/llm_relay

A relay server that allows user proxies on local network-machines to talk with LLMs served on OpenRouter.

Primary LanguagePython

LLM Relay Server

This is a FastAPI-based relay server that forwards LLM requests from a private network to an external LLM endpoint that uses OpenAI-compatible API (such as OpenAI and OpenRouter). It's designed to work with agentic AI frameworks that need to communicate with the endpoint but are running on machines without direct internet access.

This relay server only works with OpenAI-compatible API.

Setup

  1. Create a virtual environment using uv:
uv venv
source .venv/bin/activate  # On Windows: .venv\Scripts\activate
  1. Install dependencies using uv:
uv pip install -r requirements.txt
  1. Create a .env file with your API key with the LLM provider:
LLM_RELAY_API_KEY=your_api_key_here

Running the Server

Start the server with:

python main.py

or

uvicorn main:app --host 0.0.0.0 --port 8000

You can also set the --base-url flag to a specific base URL. By default, it is the default URL of OpenAI.

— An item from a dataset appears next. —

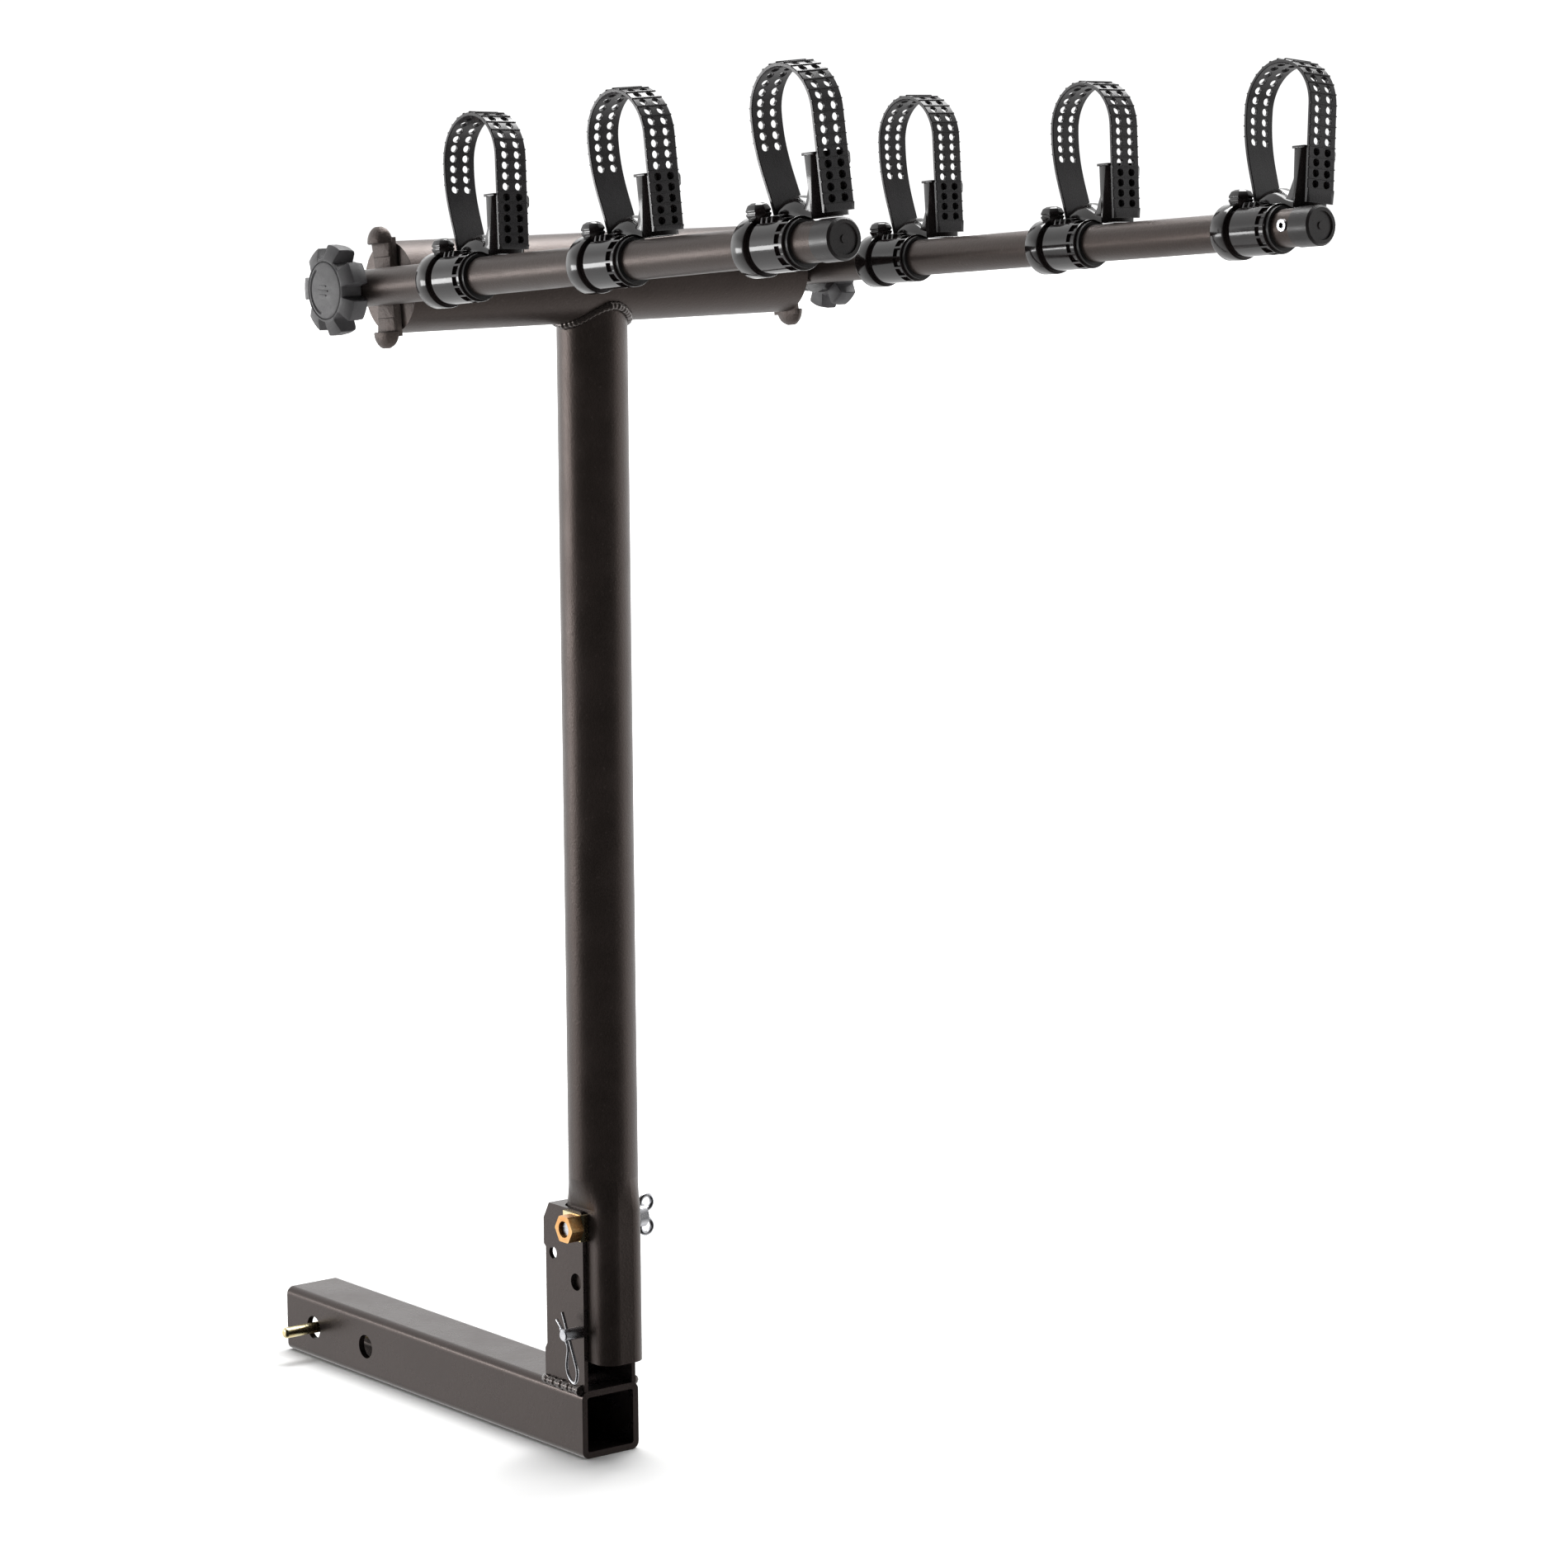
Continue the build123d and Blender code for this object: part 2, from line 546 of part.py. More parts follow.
def all_nodes():
    nodes = {
        "shank_tube": shank_tube(), "hitch_nut_strap": hitch_nut_strap(), "hitch_nut": hitch_nut(),
        "hitch_nut_peg": hitch_nut_peg(), "bracket_channel": bracket_channel(),
        "bracket_weld_bead": bracket_weld_bead(), "nut_keeper_clip": nut_keeper_clip(),
        "clamp_nut": clamp_nut(), "clamp_screw_washer": clamp_screw_washer(),
        "clamp_screw_shaft": clamp_screw_shaft(), "clamp_screw_wings": clamp_screw_wings(),
        "pivot_pin": pivot_pin(), "r_clip": r_clip(), "mast_tube": mast_tube(),
        "crossbar_tube": crossbar_tube(), "mast_weld_bead": mast_weld_bead(),
    }
    paired = {
        "crossbar_end_hub": crossbar_end_hub, "saddle_casting": saddle_casting, "arm_tube": arm_tube,
        "arm_root_plug": arm_root_plug, "arm_end_cap": arm_end_cap, "arm_stop_rivet": arm_stop_rivet,
        "knob_washer": knob_washer, "knob_grip": knob_grip, "knob_face": knob_face,
        "knob_stud": knob_stud,
    }
    cradle = {
        "cradle_sleeve": cradle_sleeve(), "cradle_body": cradle_body(), "strap_anchor": strap_anchor(),
    }
    for side, starts in CRADLE_STARTS.items():
        for name, build in paired.items():
            nodes[f"{name}_{side}"] = build(side)
        for number, (start, turn, slack) in enumerate(zip(starts, CRADLE_TURNS[side], STRAP_SLACK[side]), 1):
            place = cradle_frame(side, start, turn)
            nodes[f"cradle_strap_{side}_{number}"] = place * cradle_strap(slack)
            for name, shape in cradle.items():
                nodes[f"{name}_{side}_{number}"] = place * shape
    return nodes


os.makedirs("parts", exist_ok=True)
for node_name, node_shape in all_nodes().items():
    export_step(node_shape, f"parts/{node_name}.step")
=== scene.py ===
import json
from math import atan2, cos, hypot, pi, radians, sin, sqrt

import bmesh
import bpy
from mathutils import Matrix, Vector, noise


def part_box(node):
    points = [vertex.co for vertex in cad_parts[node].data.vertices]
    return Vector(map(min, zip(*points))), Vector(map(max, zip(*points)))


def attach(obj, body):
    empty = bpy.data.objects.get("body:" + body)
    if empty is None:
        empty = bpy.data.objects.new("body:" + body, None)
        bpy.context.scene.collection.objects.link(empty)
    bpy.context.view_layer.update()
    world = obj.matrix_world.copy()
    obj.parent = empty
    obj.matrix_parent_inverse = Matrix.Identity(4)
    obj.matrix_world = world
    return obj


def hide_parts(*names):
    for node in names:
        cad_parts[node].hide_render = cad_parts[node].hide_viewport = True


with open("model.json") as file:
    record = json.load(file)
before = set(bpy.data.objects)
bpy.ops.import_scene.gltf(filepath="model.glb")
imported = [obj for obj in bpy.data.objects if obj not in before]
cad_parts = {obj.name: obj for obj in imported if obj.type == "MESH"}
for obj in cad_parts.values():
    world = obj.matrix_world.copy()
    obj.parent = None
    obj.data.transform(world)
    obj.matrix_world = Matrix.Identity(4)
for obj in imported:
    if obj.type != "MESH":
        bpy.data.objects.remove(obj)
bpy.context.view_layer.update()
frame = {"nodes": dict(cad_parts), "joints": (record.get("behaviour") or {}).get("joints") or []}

NODES = frame["nodes"]
JOINTS = {joint["name"]: joint for joint in frame["joints"]}
SCENE = bpy.context.scene
MM = 0.001
SIDES = {"left": -1, "right": 1}
CRADLES = [f"{side}_{number}" for side in SIDES for number in (1, 2, 3)]


# ---- materials -----------------------------------------------------------------------------

class Shader:
    """A Principled material with helpers for its procedural nodes."""

    def __init__(self, name):
        self.mat = bpy.data.materials.new(name)
        self.mat.use_nodes = True
        self.tree = self.mat.node_tree
        self.bsdf = self.tree.nodes["Principled BSDF"]
        self.coords = self.tree.nodes.new("ShaderNodeTexCoord").outputs["Object"]

    def link(self, a, b):
        self.tree.links.new(a, b)

    def noise(self, scale, detail=3.0, stretch=(1, 1, 1), rough=0.55):
        mapping = self.tree.nodes.new("ShaderNodeMapping")
        mapping.inputs["Scale"].default_value = stretch
        node = self.tree.nodes.new("ShaderNodeTexNoise")
        node.inputs["Scale"].default_value = scale
        node.inputs["Detail"].default_value = detail
        node.inputs["Roughness"].default_value = rough
        self.link(self.coords, mapping.inputs["Vector"])
        self.link(mapping.outputs["Vector"], node.inputs["Vector"])
        return node.outputs["Fac"]

    def remap(self, value, low, high, to_low, to_high):
        node = self.tree.nodes.new("ShaderNodeMapRange")
        node.inputs["From Min"].default_value = low
        node.inputs["From Max"].default_value = high
        node.inputs["To Min"].default_value = to_low
        node.inputs["To Max"].default_value = to_high
        self.link(value, node.inputs["Value"])
        return node.outputs["Result"]

    def mix(self, factor, a, b):
        node = self.tree.nodes.new("ShaderNodeMix")
        node.data_type = "RGBA"
        for socket, value in ((node.inputs["A"], a), (node.inputs["B"], b)):
            if isinstance(value, tuple):
                socket.default_value = (*value, 1)
            else:
                self.link(value, socket)
        self.link(factor, node.inputs["Factor"])
        return node.outputs["Result"]

    def colour(self, value):
        self.link(value, self.bsdf.inputs["Base Color"])

    def rough(self, value, low, high):
        self.link(self.remap(value, 0.3, 0.7, low, high), self.bsdf.inputs["Roughness"])

    def bump(self, *layers):
        """Layers of (value, height in metres)."""
        normal = None
        for value, height in layers:
            node = self.tree.nodes.new("ShaderNodeBump")
            node.inputs["Strength"].default_value = 1.0
            node.inputs["Distance"].default_value = height
            self.link(value, node.inputs["Height"])
            if normal:
                self.link(normal, node.inputs["Normal"])
            normal = node.outputs["Normal"]
        self.link(normal, self.bsdf.inputs["Normal"])

    def set(self, **values):
        for name, value in values.items():
            self.bsdf.inputs[name.replace("_", " ")].default_value = value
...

Add --debug flag to show HTTP payloads.

The server will be available at http://your_server_ip:8000.

Usage

The relay server exposes the following endpoints:

  • POST /v1/chat/completions: Forwards chat completion requests to endpoint
  • POST /v1/completions: Forwards completion requests to endpoint

You can use these endpoints just like you would use an OpenAI-compatible API directly. The server will handle the authentication and forwarding of requests.

Configuration

You can configure the following environment variables:

  • LLM_RELAY_API_KEY: Your API key
  • DEFAULT_MODEL: Default model to use if not specified in the request (optional)